HCL has improved dramatically, and now that template strings are a thing, most of my variable interpolation issues are solved. However you still can't specify lists as input variables so you frequently have to resort to joining and splitting strings. It's hackish and worse, changing one value in the list will invalidate all other resources that use the variable.
Race conditions and dependency cycles are still a problem. Particularly with auto scaling groups and launch configurations -- I have to migrate them in two steps (create then destroy) to avoid a conflict. Same with EBS volumes, I ended up scripting my instance to attach the volume by itself, otherwise there's ordering issues when destroying and replacing.
There's also missing features, such as the ability to create elasticache redis clusters and cloudformation resources.
I'm still glad that I went with Terraform though. It takes a good amount of time to get around the limitations and bugs, which can be really frustrating, but when it works, it works beautifully.
Terraform is relatively new and improving rapidly. It has its problems, but it's light-years beyond CloudFormation. It's clear that Amazon doesn't place a high priority on making CloudFormation easy to use, or to support new features. The right approach to any problems with Terraform is not to spread FUD about it like below, but to contribute code fixes.
Oh, HCL is fine, you say so authoritatively? Well then do me a solid and show me an if statement, show me a for loop. Because you're not building nontrivial, reusable infrastructural modules without logic. I know. I've tried. I've committed, between different projects and clients, somewhere around ten thousand lines of Terraform and probably half are copy-paste garbage because HCL is so crippled a tool.
It hurts me to say this at a deep and visceral level: Terraform's interpolation syntax makes freaking Ansible and its "no, really, it's totally cool, string templates for logic are awesome" look good.
> The right approach to any problems with Terraform is not to spread FUD about it like below, but to contribute code fixes.
Spread FUD? Oh, no no no, you can take your assertions of FUD and insert them somewhere uncomfortable, thank you very much. I wrote Terraframe specifically to contribute back to the Terraform community, to make it better, and stopped (to create a different project) because I was stymied. By no documentation, by HCL <-> JSON not actually working, and by no interest from the developers in any sort of dialogue about actually fulfilling the promises they themselves assert for their software.
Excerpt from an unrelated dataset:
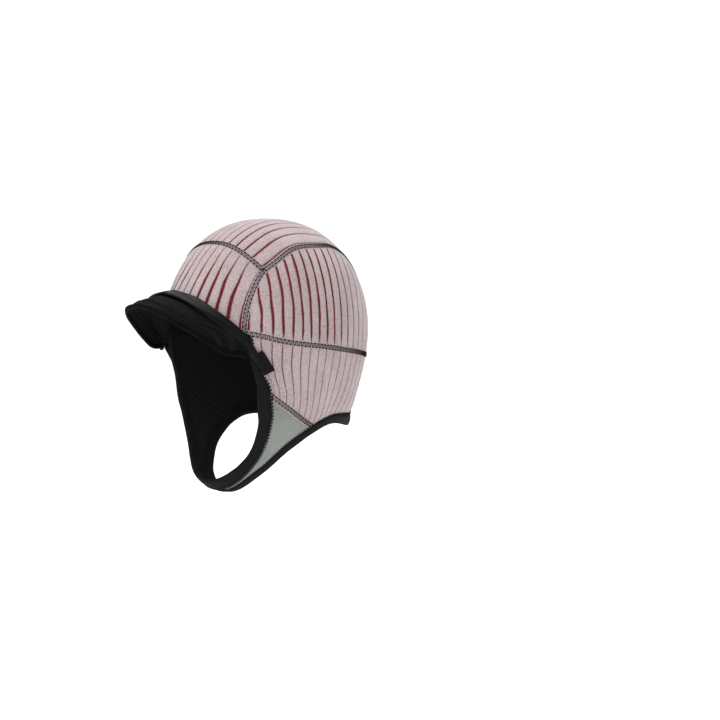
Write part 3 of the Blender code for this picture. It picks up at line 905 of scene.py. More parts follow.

Between this and bugs that a trivial testing framework should catch (Why are you validating AWS resource names differently between point releases? Why are you changing that validation to be wrong? Why are you breaking my existing states when you've done this? Why did your tests not catch this before you pushed this out to your entire userbase?) I cannot take the project seriously as a tool for being used in infrastructure I care about. Because I don't trust them to take Terraform seriously, either.
 - https://github.com/eropple/terraframe
There's still a lot to do to make it ideal for public consumption (like writing docs and freezing the API), but it'll get there sometime soon. PRs are most welcome.
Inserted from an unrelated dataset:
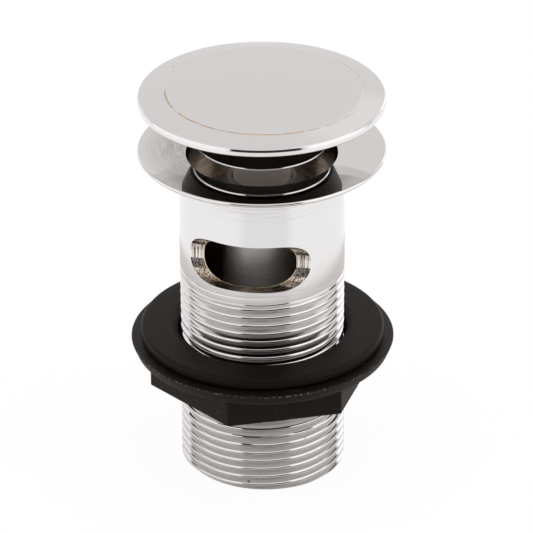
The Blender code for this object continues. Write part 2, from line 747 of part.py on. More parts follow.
def back_nut():
    """Plastic hexagon nut with a round flange on top."""
    nut = hexagon("back_nut", NUT_FLATS, 0, NUT_HEIGHT - NUT_FLANGE / 2, PARTS)
    nut.location.z = NUT_BOTTOM
    nut.rotation_euler.z = NUT_ANGLE - math.pi / 2
    flange_bottom = NUT_HEIGHT - NUT_FLANGE
    flange = [
        (NUT_FLANGE_RADIUS, NUT_HEIGHT),
        (NUT_FLANGE_RADIUS - NUT_FLANGE_TAPER, flange_bottom),
        (NUT_BORE_RADIUS, flange_bottom),
        (NUT_BORE_RADIUS, NUT_HEIGHT),
    ]
    join(nut, turned("nut_flange", flange, OUTER_STEPS, NUT_BOTTOM, CUTTERS))
    bore = [
        (NUT_BORE_RADIUS + 2 * NUT_BORE_CHAMFER, NUT_HEIGHT + NUT_BORE_CHAMFER),
        (NUT_BORE_RADIUS, NUT_HEIGHT - NUT_BORE_CHAMFER),
        (NUT_BORE_RADIUS, NUT_BORE_CHAMFER),
        (NUT_BORE_RADIUS + 2 * NUT_BORE_CHAMFER, -NUT_BORE_CHAMFER),
    ]
    profile = [(0, NUT_HEIGHT + NUT_BORE_CHAMFER), *bore, (0, -NUT_BORE_CHAMFER)]
    cut(nut, turned("nut_bore", profile, OUTER_STEPS, NUT_BOTTOM, CUTTERS))
    return nut


# Build: each body's empty lies on the axis, and its pieces hang on it
waste_axis = body_axis("waste_axis")
plug_axis = body_axis("plug_axis")
index_axis = body_axis("index_axis")
washer_axis = body_axis("tail_washer_axis")
nut_axis = body_axis("back_nut_axis")

settle(waste_body(), "chrome", waste_axis)
settle(cartridge_housing(), "satin_steel", waste_axis)
settle(guide_bush(), "grey_plastic", waste_axis)
settle(wiper_ring(), "black_rubber", waste_axis)
settle(ring_circlip(), "spring_steel", waste_axis)
settle(thrust_washer("upper_thrust_washer", UPPER_THRUST_HEIGHT), "white_acetal", waste_axis)
settle(thrust_washer("lower_thrust_washer", LOWER_THRUST_HEIGHT), "white_acetal", waste_axis)
settle(cartridge_base(), "brass", waste_axis)
settle(lock_washer(), "fibre", waste_axis)
settle(lock_nut(), "brass", waste_axis)
settle(index_ring(), "white_acetal", index_axis)
for pin_number in range(PIN_COUNT):
    settle(index_pin(pin_number), "spring_steel", index_axis)
settle(return_spring(), "spring_steel", plug_axis)
settle(plunger(), "satin_steel", plug_axis)
settle(cap_stud(), "brass", plug_axis)
settle(retaining_disc(), "chrome", plug_axis)
settle(plug_seal(), "black_rubber", plug_axis)
settle(seal_carrier(), "grey_plastic", plug_axis)
settle(cap_gasket(), "black_rubber", plug_axis)
settle(cap(), "chrome", plug_axis)
settle(tail_washer(), "black_rubber", washer_axis)
settle(back_nut(), "black_plastic", nut_axis)
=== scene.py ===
# %% [markdown]
# # Pop-up basin waste
#
# A basin waste is the fitting in a basin's outlet hole. This one has a low chrome cap on a push plunger,
# a rubber cone that closes the mouth, a chromed brass body with overflow slots and a threaded tail, and
# a rubber washer with a black plastic nut that pull it tight under the basin.
#
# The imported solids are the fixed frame: they say where everything is and what moves with what. The
# pieces below are finer versions of them, made for the eye, and each one rides on its own body.

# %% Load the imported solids
import json
import math

import bmesh
import bpy
from mathutils import Matrix, Vector

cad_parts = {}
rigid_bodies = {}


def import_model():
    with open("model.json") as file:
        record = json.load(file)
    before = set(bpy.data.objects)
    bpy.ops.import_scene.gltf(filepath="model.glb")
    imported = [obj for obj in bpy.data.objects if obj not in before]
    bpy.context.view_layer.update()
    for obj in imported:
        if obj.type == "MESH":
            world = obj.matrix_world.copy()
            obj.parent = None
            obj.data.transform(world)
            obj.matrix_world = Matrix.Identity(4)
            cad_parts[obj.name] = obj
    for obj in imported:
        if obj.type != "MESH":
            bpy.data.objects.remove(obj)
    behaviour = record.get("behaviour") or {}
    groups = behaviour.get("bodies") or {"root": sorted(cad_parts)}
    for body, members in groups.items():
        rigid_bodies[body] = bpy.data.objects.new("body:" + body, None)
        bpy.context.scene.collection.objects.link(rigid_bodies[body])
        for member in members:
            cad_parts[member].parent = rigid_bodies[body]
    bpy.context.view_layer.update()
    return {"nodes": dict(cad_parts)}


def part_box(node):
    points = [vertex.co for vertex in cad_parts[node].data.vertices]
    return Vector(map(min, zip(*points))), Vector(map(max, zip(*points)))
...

What I love most about Terraform is that we can include the output of terraform plan in pull requests that make infrastructure changes. Then our continuous deployment process runs plan again and requires an identical output before running apply. This both makes it easier for team members to review changes but also ensures that we don't accidentally destroy infrastructure, which is really easy to do with a lot of these infrastructure-as-code tools.
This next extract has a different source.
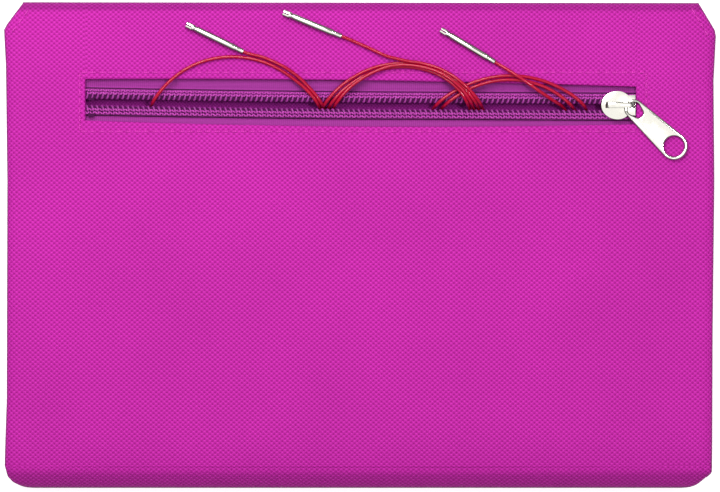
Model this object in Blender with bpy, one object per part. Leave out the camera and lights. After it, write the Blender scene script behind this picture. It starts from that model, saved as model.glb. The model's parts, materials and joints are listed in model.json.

The other thing that Terraform has going for it over CloudFormation is for hybrid cloud deployments, since it can provision infrastructure in vSphere and OpenStack as well as AWS.
Stuff we've thought of but haven't gotten around to yet:
- Build relatively simple tooling around terraform and Consul to acquire a lock before running apply...we haven't gone to that length yet since only our continuous deployment environment has credentials to mutate production and it runs builds of the infrastructure project sequentially.
- Watching the Consul key where the tfstate is stored for changes to kick off sanity checks to ensure that everything is still healthy.
They're both so flexible that there's probably other ways in which they'd work well together that we haven't thought of yet.
Also https://github.com/russellballestrini/botoform looks to be a newer solution in this space
Terraform is another option and then there's the model we're actively moving towards at work: using Ansible to abstract and completely replace calls to CloudFormation with a combination of existing and bespoke modules to dynamically spin up the infrastructure we need.
We are using very advanced CloudFormation in the open source Convox platform.
I have touched every corner of CF including lots of Custom Resources.
Right now we are using the golang template tools and tests to generate our templates.
But I have lots of needs and ideas for improving this. A CF template compiler and simulator should be possible, giving us all tons of confidence in making template changes and therefore any infrastructure update.
I have some sketches that I haven't published yet.
And I strongly believe CF is the best tool in this space if you're all in on AWS. Let Amazon be responsible for operating a transactional infrastructure mutation service. It's ridiculously hard to do this right.
If you want to brainstorm some ideas send me a message :)
Also, you might want to update your HN profile with contact info.
Terraform is awesome if you want an OSS project to manage multiple cloud vendors.
But I think that infrastructure change management is a really hard problem and the state of the art solution is how AWS runs CloudFormation as a managed service.
Once it's set up properly, it's amazing watching what CloudFormation can do. It can execute updating 20 instances to roll out a new AMI, and then roll the whole operation back on demand or if a failure happens. All with no application downtime in the cluster!
This obviously doesn't necessarily handle teardown very well, and it tends to be copying boilerplate and modifying it, but I find it the most straightforward thing, and simple, if a little verbose.